Zoom’s Guidance Comes in Worse Than Expected

Moving on to Zoom’s outlook, it expects next quarter’s revenue to come in at $1.095 billion to $1.1 billion; analysts were expecting guidance of $1.15 billion. Likewise, ZM sees Fiscal 2023 revenue of $4.385 billion to $4.395 billion, missing the consensus estimate of $4.54 billion.

In terms of earnings per share, ZM expects $0.82 to $0.83 for the next quarter and $3.66 to $3.69 for the full fiscal year. Analysts were expecting EPS of $0.91 and $3.76, respectively.

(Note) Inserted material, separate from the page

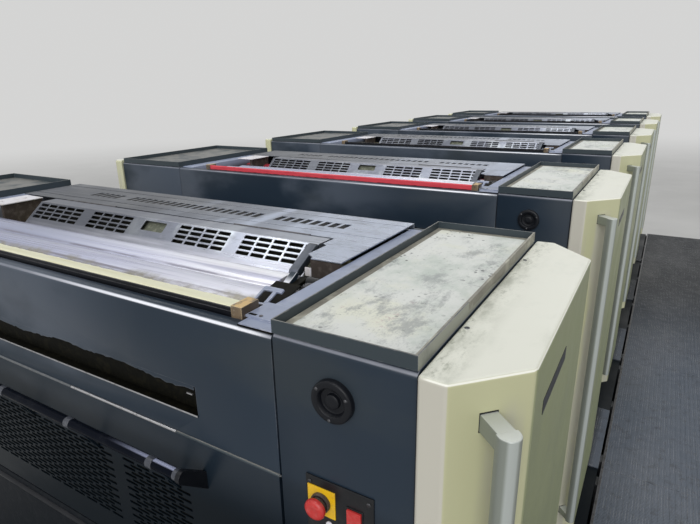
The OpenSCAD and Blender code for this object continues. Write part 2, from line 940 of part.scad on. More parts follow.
module step_treads() {
    tread_t = 30;
    rise = deck_height / 3;
    color([0.47, 0.47, 0.46])
    at_gallery_ends()
        for (k = [1, 2])
            translate([deck_t, -k * tread_depth, deck_height - k * rise - tread_t])
                cube([gallery_w - 2 * deck_t, tread_depth, tread_t]);
}

module step_stringers() {
    rise = deck_height / 3;
    color([0.24, 0.28, 0.33])
    at_gallery_ends()
        for (x = [0, gallery_w - deck_t])
            translate([x, 0, 0])
                rotate([90, 0, 90])
                    linear_extrude(deck_t)
                        polygon([[0, 0], [-2 * tread_depth, 0], [-2 * tread_depth, rise],
                            [-tread_depth, rise], [-tread_depth, 2 * rise], [0, 2 * rise]]);
}

machine_feet();
base_frames();
base_cases();
base_panels();
gap_decks();
tower_frames();
operator_pillars();
drive_pillars();
operator_covers();
drive_covers();
upper_guards();
slot_lips();
back_panels();
top_covers();
operator_trays();
tray_mats();
drive_trays();
ink_ducts();
ink_films();
duct_brackets();
roller_guards();
printing_cylinders();
ink_rollers();
knobs();
control_plates();
stop_plates();
grab_handles();
gallery_decks();
gallery_trestles();
gallery_fascias();
step_treads();
step_stringers();
for (i = [1:unit_count]) {
    at_unit(i) lower_guard();
    at_unit(i) grip_bar();
    at_unit(i) ink_cover();
    at_unit(i) stop_button();
}
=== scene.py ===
"""Looks of the row of offset printing units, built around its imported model.

Pieces are drawn in a unit's own frame, in millimetres: x = 0 at the operator face and negative
towards the drive side, y = 0 at the front guard, z = 0 at the rims of the trays. The row frame
that they end up in is metres, with its origin on the floor in the middle of the row.
"""
import json
import math
import random

import bmesh
import bpy
from mathutils import Matrix, Vector

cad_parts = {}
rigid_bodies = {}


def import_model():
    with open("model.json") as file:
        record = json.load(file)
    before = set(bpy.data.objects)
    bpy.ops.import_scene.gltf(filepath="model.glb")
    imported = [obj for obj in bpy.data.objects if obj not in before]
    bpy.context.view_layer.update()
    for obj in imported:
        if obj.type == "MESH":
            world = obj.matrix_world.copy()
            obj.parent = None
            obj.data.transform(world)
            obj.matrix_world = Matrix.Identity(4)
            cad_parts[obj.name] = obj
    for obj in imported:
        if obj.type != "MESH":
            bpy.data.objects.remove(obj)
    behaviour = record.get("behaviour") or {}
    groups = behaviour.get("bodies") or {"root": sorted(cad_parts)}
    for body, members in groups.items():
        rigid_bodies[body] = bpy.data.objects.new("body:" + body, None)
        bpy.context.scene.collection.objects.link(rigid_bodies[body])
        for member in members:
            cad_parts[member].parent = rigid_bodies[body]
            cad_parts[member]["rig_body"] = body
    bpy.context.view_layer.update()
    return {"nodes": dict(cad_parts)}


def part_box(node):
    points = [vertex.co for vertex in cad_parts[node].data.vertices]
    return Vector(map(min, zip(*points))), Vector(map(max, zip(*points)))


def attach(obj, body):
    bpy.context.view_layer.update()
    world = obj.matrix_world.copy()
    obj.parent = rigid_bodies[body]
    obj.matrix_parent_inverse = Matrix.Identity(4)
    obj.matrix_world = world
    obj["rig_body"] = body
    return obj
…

Is ZM Stock a Buy or Sell?

Turning to Wall Street, ZM stock earns a Moderate Buy consensus rating based on nine Buys, nine Holds, and one Sell rating assigned in the past three months. The average Zoom price prediction of $132.13 implies 35.6% upside potential. Analyst price targets range from a high of $190 to a low of $91.

Top TipRanks Investors are Slightly Bullish on ZM Stock

TipRanks currently tracks 557,268 investor portfolios that use the Smart Portfolio tool. The top investors, which amount to 111,453 portfolios, appear slightly bullish on ZM stock.

In the past 30 days, the number of top-performing TipRanks portfolios holding ZM stock increased by 3.7%, leading to 1.2% of portfolios holding the stock. However, in the past seven days, this number decreased by 0.6%. Zoom has positive investor sentiment, but it is close to neutral and is below the sector average, as shown in the image below:

Conclusion: Zoom Stock is Still Worth Considering

While Zoom’s revenue grew year-over-year, tough economic conditions caused the company’s profits to fall significantly. Also, besides beating on EPS, Zoom missed analysts’ estimates regarding Fiscal Q2 revenue and its future outlook, which is likely why the stock is down. Nonetheless, it’s still a growing company that is well off its highs, and analysts and top TipRanks investors are currently cautiously optimistic about the stock, making it worth considering.